Through the G-20 SME Finance Challenge, the G-20 is urgently working to find solutions to address the lack of access to finance for small and growing businesses in emerging economies. Among those that stand to benefit most are indigenous populations. Unlocking financing for indigenous-led small and medium sized enterprises (SMEs), in particular, is critically important, as indigenous communities face serious issues of deep poverty and dire need at disproportionate levels.
 
SMEs are powerful economic engines that are typically praised for their ability to pull people into the middle class. Less heralded is their ability to reduce extreme poverty.

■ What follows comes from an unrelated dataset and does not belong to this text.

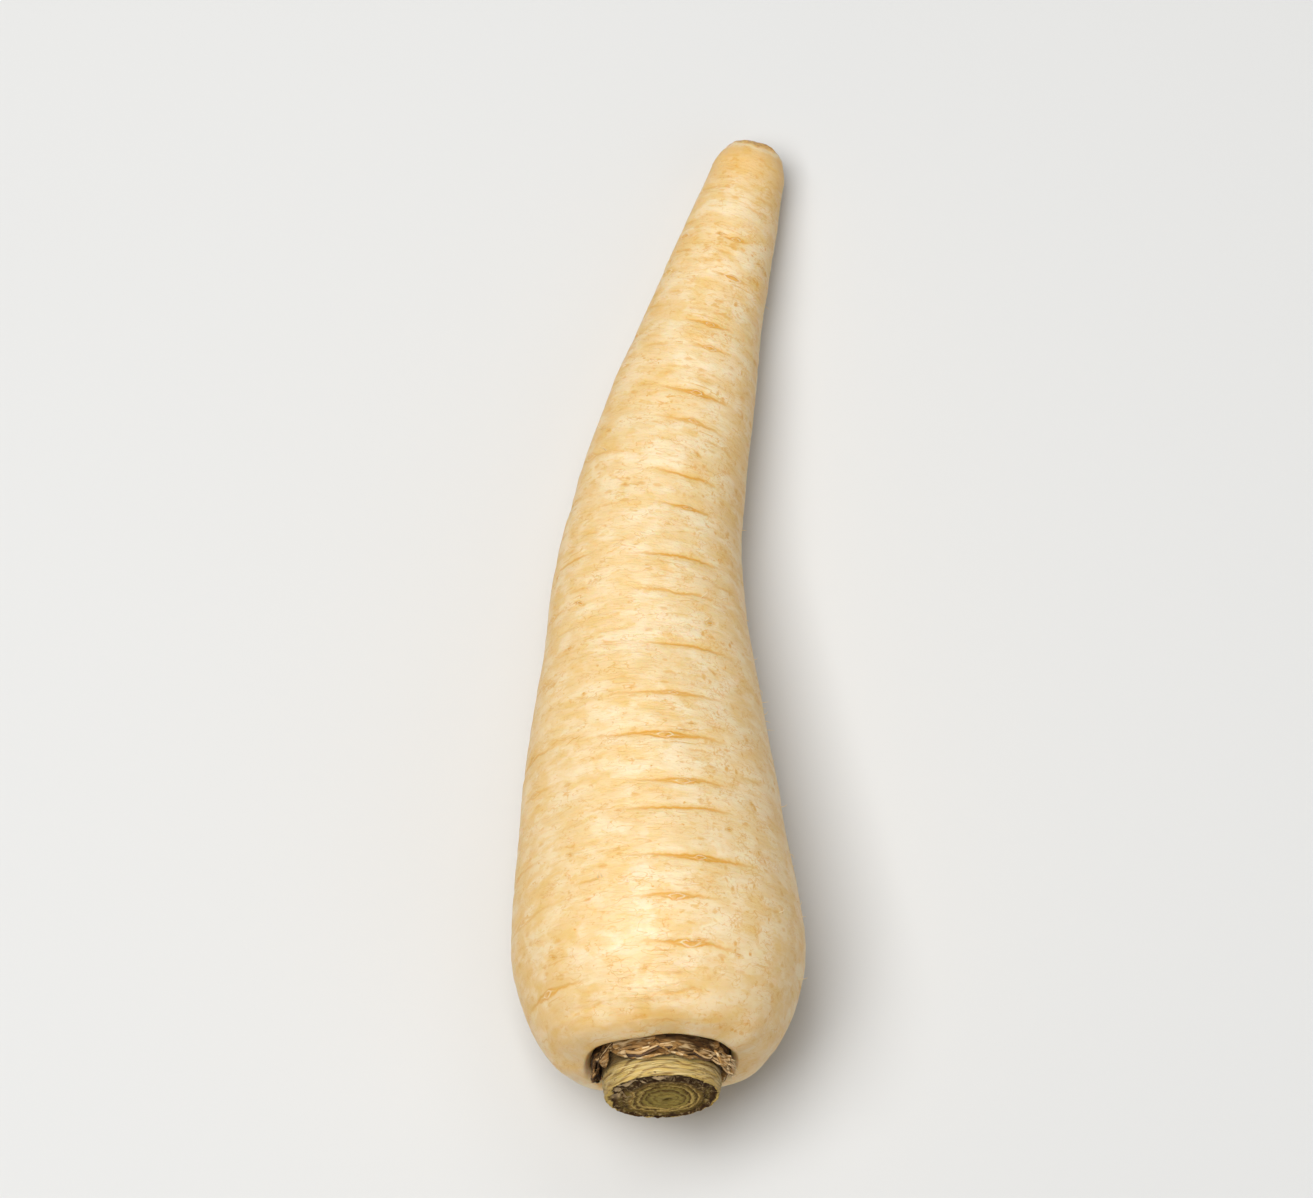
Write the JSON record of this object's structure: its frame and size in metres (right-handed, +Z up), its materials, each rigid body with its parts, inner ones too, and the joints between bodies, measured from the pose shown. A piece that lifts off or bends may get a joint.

Indigenous peoples make up about five percent of the world’s population but are one-third of the world’s 900 million extremely poor, marginalized, and vulnerable rural populations. Entrants in the SME Finance Challenge and other members of the Ashoka and Changemakers global community of innovators are spearheading solutions aimed at supporting indigenous-led SMEs.
 
 
Here are some potential angles and interviews for unique, interesting coverage of indigenous entrepreneurs, for the G-20 Summit and beyond:
 
Indigenous peoples often live on a powerful asset: lands of great natural resources and beauty -- Many of the yet-unexploited traditional indigenous land can offer exceptional opportunities for SME business development, geotourism, and economic growth in a way that allows indigenous peoples to preserve their traditions, environment, and lives, and escape dire poverty.
 
    Example: Yachana Geotourism Lodge and School, a winner in a Changemakers geotourism competition, is a regional boarding school in the Amazon, with 80% indigenous students. The curriculum includes geotourism, organic farming, conservation and micro-enterprise development. Founder Douglas McMeekin, an Ashoka Fellow says, “We work with young people to teach and provide credit to those who complete the program and have a solid business plan. If incomes in these communities aren’t increased, rainforests don’t have much of a future.” 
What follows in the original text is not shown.